— OBJECTIVE —
Word for word, restate every line of the listing that follows.

— DATA SUPPLIED —
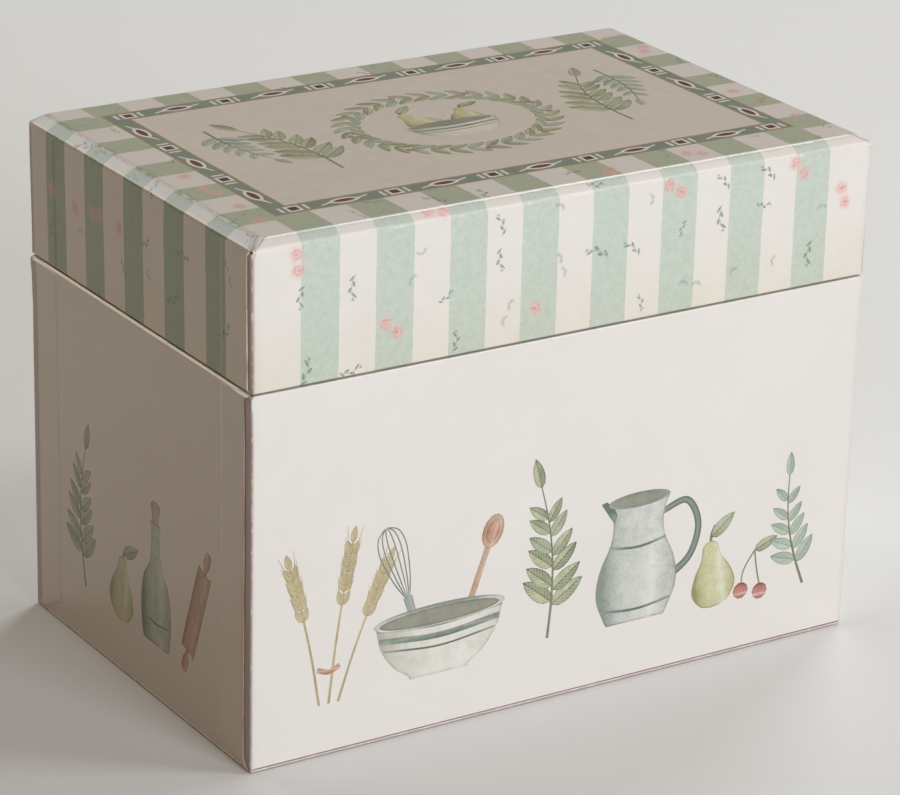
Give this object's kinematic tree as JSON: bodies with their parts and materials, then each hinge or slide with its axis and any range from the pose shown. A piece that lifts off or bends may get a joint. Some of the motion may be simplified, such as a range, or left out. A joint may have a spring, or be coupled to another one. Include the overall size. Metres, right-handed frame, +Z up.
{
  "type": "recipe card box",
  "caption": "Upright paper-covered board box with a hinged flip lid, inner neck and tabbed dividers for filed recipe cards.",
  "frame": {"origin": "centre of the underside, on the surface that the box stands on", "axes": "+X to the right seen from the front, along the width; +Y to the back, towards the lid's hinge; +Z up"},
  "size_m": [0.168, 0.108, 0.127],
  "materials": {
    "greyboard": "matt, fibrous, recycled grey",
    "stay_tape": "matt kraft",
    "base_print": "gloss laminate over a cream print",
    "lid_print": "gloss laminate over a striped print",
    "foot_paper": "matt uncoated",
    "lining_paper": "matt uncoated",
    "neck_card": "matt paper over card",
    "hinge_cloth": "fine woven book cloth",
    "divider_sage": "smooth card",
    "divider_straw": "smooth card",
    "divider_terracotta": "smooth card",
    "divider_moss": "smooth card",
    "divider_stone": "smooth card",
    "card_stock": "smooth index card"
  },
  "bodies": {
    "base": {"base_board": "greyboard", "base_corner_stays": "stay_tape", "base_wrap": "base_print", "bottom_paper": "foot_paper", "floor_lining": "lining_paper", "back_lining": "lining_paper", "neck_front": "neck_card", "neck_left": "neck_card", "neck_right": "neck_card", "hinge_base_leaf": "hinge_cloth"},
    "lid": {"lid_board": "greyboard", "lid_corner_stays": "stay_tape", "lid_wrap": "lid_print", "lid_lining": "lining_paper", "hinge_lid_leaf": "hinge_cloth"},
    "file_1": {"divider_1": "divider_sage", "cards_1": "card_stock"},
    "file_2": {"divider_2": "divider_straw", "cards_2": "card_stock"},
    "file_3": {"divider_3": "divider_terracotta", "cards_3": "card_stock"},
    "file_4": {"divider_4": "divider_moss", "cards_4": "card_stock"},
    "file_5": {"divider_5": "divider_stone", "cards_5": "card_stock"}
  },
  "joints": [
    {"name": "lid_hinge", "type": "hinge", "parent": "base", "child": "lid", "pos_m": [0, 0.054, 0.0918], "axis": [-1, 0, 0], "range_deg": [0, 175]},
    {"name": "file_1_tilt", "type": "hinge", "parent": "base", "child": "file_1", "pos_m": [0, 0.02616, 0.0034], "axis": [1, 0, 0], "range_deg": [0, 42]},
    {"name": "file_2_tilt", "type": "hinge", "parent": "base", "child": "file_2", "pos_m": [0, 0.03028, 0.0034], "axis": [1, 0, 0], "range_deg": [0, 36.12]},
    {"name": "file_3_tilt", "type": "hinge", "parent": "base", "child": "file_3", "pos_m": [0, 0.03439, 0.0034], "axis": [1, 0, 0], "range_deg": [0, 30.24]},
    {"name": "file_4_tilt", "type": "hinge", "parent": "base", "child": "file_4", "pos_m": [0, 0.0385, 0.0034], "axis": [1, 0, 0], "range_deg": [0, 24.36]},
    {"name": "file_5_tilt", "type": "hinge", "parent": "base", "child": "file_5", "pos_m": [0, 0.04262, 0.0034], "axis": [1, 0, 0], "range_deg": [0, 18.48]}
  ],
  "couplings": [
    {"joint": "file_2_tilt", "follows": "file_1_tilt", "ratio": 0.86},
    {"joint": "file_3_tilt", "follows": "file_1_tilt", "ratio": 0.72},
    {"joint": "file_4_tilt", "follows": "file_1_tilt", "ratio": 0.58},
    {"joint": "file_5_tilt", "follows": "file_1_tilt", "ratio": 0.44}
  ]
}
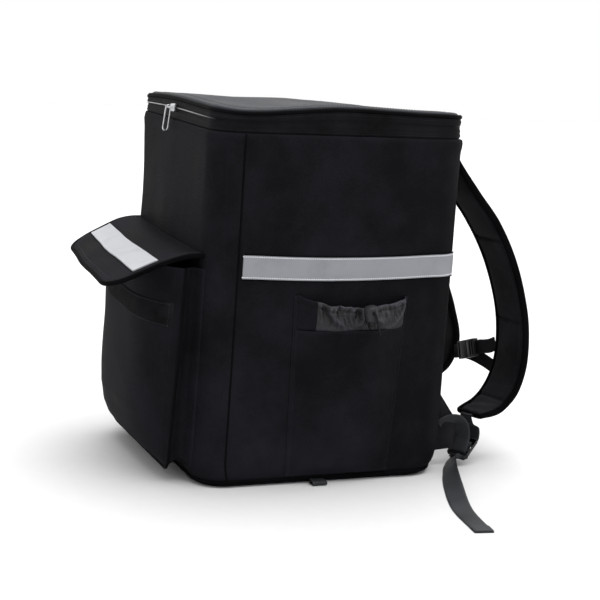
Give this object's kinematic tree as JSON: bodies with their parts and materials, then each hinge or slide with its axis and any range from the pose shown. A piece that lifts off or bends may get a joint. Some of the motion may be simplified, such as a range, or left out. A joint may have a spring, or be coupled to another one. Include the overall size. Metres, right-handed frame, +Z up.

— SOLUTION —
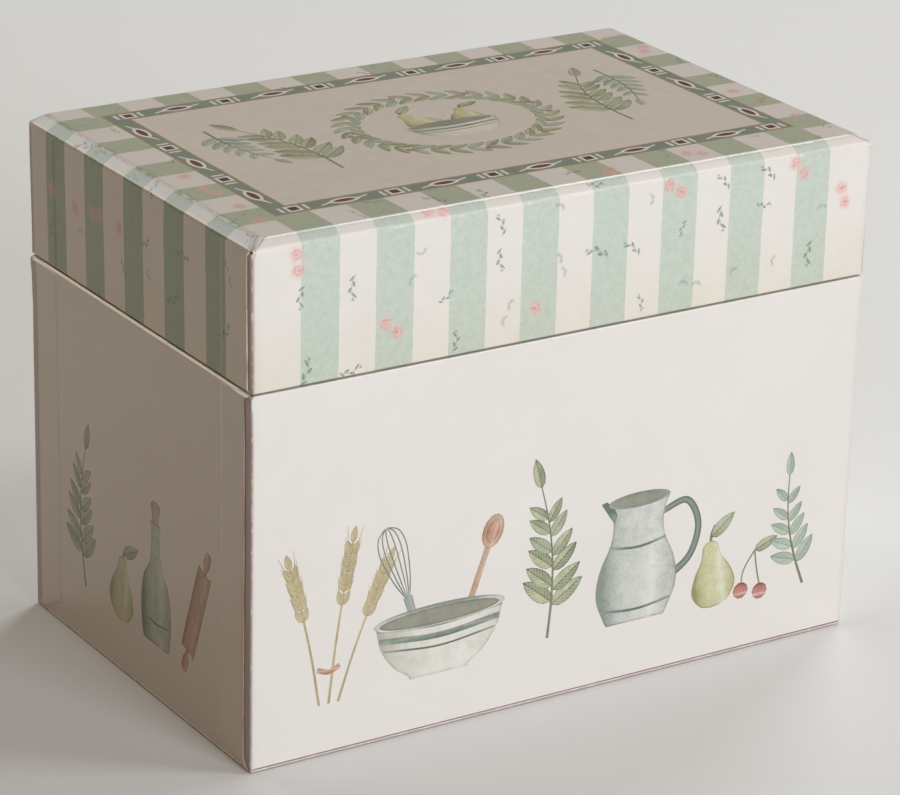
Give this object's kinematic tree as JSON: bodies with their parts and materials, then each hinge or slide with its axis and any range from the pose shown. A piece that lifts off or bends may get a joint. Some of the motion may be simplified, such as a range, or left out. A joint may have a spring, or be coupled to another one. Include the overall size. Metres, right-handed frame, +Z up.
{
  "type": "recipe card box",
  "caption": "Upright paper-covered board box with a hinged flip lid, inner neck and tabbed dividers for filed recipe cards.",
  "frame": {"origin": "centre of the underside, on the surface that the box stands on", "axes": "+X to the right seen from the front, along the width; +Y to the back, towards the lid's hinge; +Z up"},
  "size_m": [0.168, 0.108, 0.127],
  "materials": {
    "greyboard": "matt, fibrous, recycled grey",
    "stay_tape": "matt kraft",
    "base_print": "gloss laminate over a cream print",
    "lid_print": "gloss laminate over a striped print",
    "foot_paper": "matt uncoated",
    "lining_paper": "matt uncoated",
    "neck_card": "matt paper over card",
    "hinge_cloth": "fine woven book cloth",
    "divider_sage": "smooth card",
    "divider_straw": "smooth card",
    "divider_terracotta": "smooth card",
    "divider_moss": "smooth card",
    "divider_stone": "smooth card",
    "card_stock": "smooth index card"
  },
  "bodies": {
    "base": {"base_board": "greyboard", "base_corner_stays": "stay_tape", "base_wrap": "base_print", "bottom_paper": "foot_paper", "floor_lining": "lining_paper", "back_lining": "lining_paper", "neck_front": "neck_card", "neck_left": "neck_card", "neck_right": "neck_card", "hinge_base_leaf": "hinge_cloth"},
    "lid": {"lid_board": "greyboard", "lid_corner_stays": "stay_tape", "lid_wrap": "lid_print", "lid_lining": "lining_paper", "hinge_lid_leaf": "hinge_cloth"},
    "file_1": {"divider_1": "divider_sage", "cards_1": "card_stock"},
    "file_2": {"divider_2": "divider_straw", "cards_2": "card_stock"},
    "file_3": {"divider_3": "divider_terracotta", "cards_3": "card_stock"},
    "file_4": {"divider_4": "divider_moss", "cards_4": "card_stock"},
    "file_5": {"divider_5": "divider_stone", "cards_5": "card_stock"}
  },
  "joints": [
    {"name": "lid_hinge", "type": "hinge", "parent": "base", "child": "lid", "pos_m": [0, 0.054, 0.0918], "axis": [-1, 0, 0], "range_deg": [0, 175]},
    {"name": "file_1_tilt", "type": "hinge", "parent": "base", "child": "file_1", "pos_m": [0, 0.02616, 0.0034], "axis": [1, 0, 0], "range_deg": [0, 42]},
    {"name": "file_2_tilt", "type": "hinge", "parent": "base", "child": "file_2", "pos_m": [0, 0.03028, 0.0034], "axis": [1, 0, 0], "range_deg": [0, 36.12]},
    {"name": "file_3_tilt", "type": "hinge", "parent": "base", "child": "file_3", "pos_m": [0, 0.03439, 0.0034], "axis": [1, 0, 0], "range_deg": [0, 30.24]},
    {"name": "file_4_tilt", "type": "hinge", "parent": "base", "child": "file_4", "pos_m": [0, 0.0385, 0.0034], "axis": [1, 0, 0], "range_deg": [0, 24.36]},
    {"name": "file_5_tilt", "type": "hinge", "parent": "base", "child": "file_5", "pos_m": [0, 0.04262, 0.0034], "axis": [1, 0, 0], "range_deg": [0, 18.48]}
  ],
  "couplings": [
    {"joint": "file_2_tilt", "follows": "file_1_tilt", "ratio": 0.86},
    {"joint": "file_3_tilt", "follows": "file_1_tilt", "ratio": 0.72},
    {"joint": "file_4_tilt", "follows": "file_1_tilt", "ratio": 0.58},
    {"joint": "file_5_tilt", "follows": "file_1_tilt", "ratio": 0.44}
  ]
}
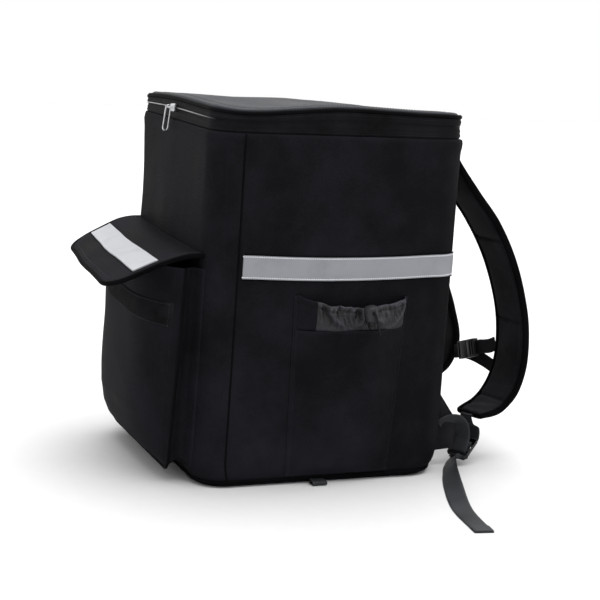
Give this object's kinematic tree as JSON: bodies with their parts and materials, then each hinge or slide with its axis and any range from the pose shown. A piece that lifts off or bends may get a joint. Some of the motion may be simplified, such as a range, or left out. A joint may have a spring, or be coupled to another one. Include the overall size. Metres, right-handed frame, +Z up.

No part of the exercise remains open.